Massimiliano in his library donning a bespoke jacket featuring heroic lapels and a cinched waist, with a distinctive shirt and tie combination. Very elegant and poised, yet relaxed and lively. An exemplar of Old World sprezzatura.





And now for a distinctly American flavor: San Franciscan Robert Haines draws from a variety of mid-century modernist sources (Jacques Tati figures largely in Robert's pantheon). His tie is by the late California designer Ernest Beall. Being a vintage connoisseur, Robert has about 180 of his designs, all of which which bring to mind the muted yet sunny colors used in the work of West Coast modernist painter Richard Diebenkorn, known for his beautiful abstract Ocean Park series. There's much to be said for a personal aesthetic informed by one's surroundings.





Dickon Edwards in his London flat. Here we see the deliberate bending of sartorial rules with the marvelous white socks and spectators (after all, such rules are obeyed slavishly only by those who lack their own style).





Dickon has two basic looks—one in a dark suit, one in a light—but uses his limited palette to maximum effect.





Dickon is a fellow of modest means, but has taken his limitations, and made them into a leitmotif. Dickon's taste is what is in the forefront here, not his wallet.





Doran at home with his companion, Vlad.





The piping in this suit is superb, and Doran gives great profile.





Momus about Chinatown in a wonderful tramp aesthete thrift ensemble, perfect for such a rainy day. It's not hand-tailored and it isn't "classic"—but it is fresh and stylish, without being trendy. Not an easy thing to do, if one has limited resources; no hiding behind nostalgia here.





Here we have Noah Georgeson, producer of Devendra Banhart, Bert Jansch and Joanna Newsom. The hair and beard are unkempt, but provide a wonderfully lively contrast with his somewhat studious tramp aesthete emsemble. He has the air of a southern gentleman here, and I love how he has incorporated the seersucker jacket with the vest and tie. Top marks all around.

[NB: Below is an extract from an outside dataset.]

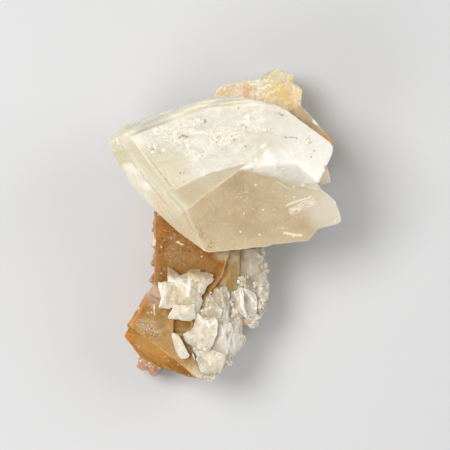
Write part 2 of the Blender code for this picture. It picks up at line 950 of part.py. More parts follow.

Patrick McDonald seen here making his appointed nocturnal rounds, looking as gloriously garish as ever with his Liz Taylor-inspired eyebrows, plaid jacket and Rod Keenan chapeau. The color theory going on in this ensemble is truly inspired. Patrick makes no apologies for his otherworldliness, nor should he—a true club/beau monde hothouse flower, bless him.





Lest you think me partisan, let's now have a look at our man Sean, a neckwear designer at Ralph Lauren who enjoys exploring a conservative aesthetic that paradoxically comes off as conspicuous, perhaps even a bit radical. Here we see a mix of customized and vintage items that Sean pulls off beautifully with his tall frame and carefully-groomed, vaguely British looks (an apt example of how one has to take one's physical presence into consideration when putting a look together). The shoes are perfect, as are the shirt and tie. Is it new? No, but the execution is the point here, not the novelty. Bravo, Sean.





A softspoken gentleman entered Obscura one Friday when I was discussing details with friends Evan and Mike about a reading. His dress was vintage/thrift, but he had made it all his own by adding little details like a sewn-on pocket, elbow patches and back cinch. Brought to mind how young guys will customize and soup up a Honda Civic.





Of course it's "overdone" and "incorrect", but it's not about who can be the most impeccable: it's art (look up the Baroness Elsa von Freytag Loringhoven for another example of someone who explored wearable art). It's about the process, the tinkering, and the challenge of turning commonplace dross into something beautiful and unique. He uses shortcomings and imperfections as his medium. His overall look may seem silly to those without an artistic temperament, but this weeds out the clueless gits, doesn't it? There's a generous, humane warmth to this ensemble--I'd even go so far as to call it ethical, since he's repurposing existing clothes. Mike is obviously someone who loves to live imaginatively, and doesn't take himself too seriously. Besides, sometimes the most refined thing to do is to toy with vulgarity. Made my night.





What about female dandies, you ask? Well, here's Radclyffe Hall, whose lover was...





...fellow "dandie" Una Vincenzo, Lady Troubridge.